> [What you should do]
Answer with one number: how many lines hold "that".

> [Information supplied]
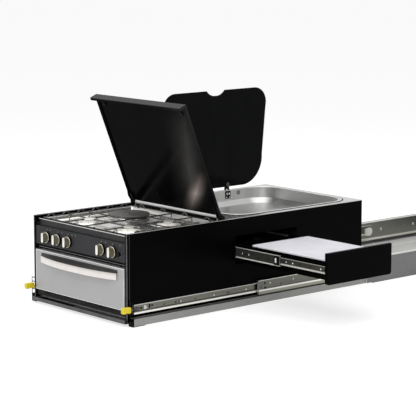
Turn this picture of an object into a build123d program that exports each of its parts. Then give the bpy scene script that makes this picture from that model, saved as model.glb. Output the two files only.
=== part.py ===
from build123d import *
import os
from math import cos, radians, sin, sqrt

# A slide-out kitchen for a vehicle: a sheet-metal body with a cooker, a sink and a side drawer,
# drawn out on two three-member slides from a cradle that is bolted to the floor.
# Lengths are in millimetres. X is the width, Y runs from the cooker's face back into the vehicle
# and Z is up. The origin is the centre of the cradle's bolt pattern, on the floor.
# The pieces lie as in use: kitchen out, drawer out, both lids open.

# Main slides and the way the kitchen travels
slide_extra_length = 24
slide_end_gap = 20
front_reveal = 22
slide_axis = 55.5
member_wall = 2
inner_height = 33
inner_reach = 7.5
inner_lip = 9
middle_height = 52
middle_reach = 14
middle_stand = 2.5
middle_lip = 18
outer_height = 76
outer_reach = 15
outer_stand = 20.5
slide_hole_radius = 3
slide_hole_pitch = 230
slide_hole_margin = 100

# Cradle
rail_wall = 2.5
rail_margin = 0.5
rail_stand = 32.5
rail_leg_margin = 3.5
floor_wall = 1.5
floor_setback = 43
bead_height = 5
bead_slope = 7
bead_width = 77
bead_inset = 41.5
crossmember_wall = 2.5
crossmember_depth = 12
bolt_inset_x = 145
bolt_inset_y = 175
bolt_hole_radius = 4.5

# Kitchen body
kitchen_width = 530
kitchen_length = 1126
kitchen_top = 315
panel_wall = 2
panel_fold = 10
panel_foot = 9
tray_wall = 1.5
bulkhead_wall = 2
bulkhead_fold = 14
channel_width = 27
channel_height = 25
channel_wall = 2
channel_lift = 3
foot_front = 4.5
foot_back = 60
foot_top = 19
foot_inset = 1
bracket_setback = 6.5
bracket_wall = 2
bracket_depth = 14
bracket_top = 88
bracket_windows = ((29, 43), (46, 70), (73, 85))
bar_reach = 10
bar_depth = 30
bar_top = 22
bar_wall = 2
hand_slot_length = 208
hand_slot_width = 18
hand_slot_inset = 28
hand_slot_setback = 2.5
drop_vent_width = 24
plinth_setback = 4
plinth_wall = 1.2
plinth_top = 48.5
plinth_foot = 30
vent_slot_length = 50
vent_slot_width = 4
vent_pitch = 60
vent_count = 7
vent_height = 43.5
service_width = 140
service_height = 70
service_centre = 150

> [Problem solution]
2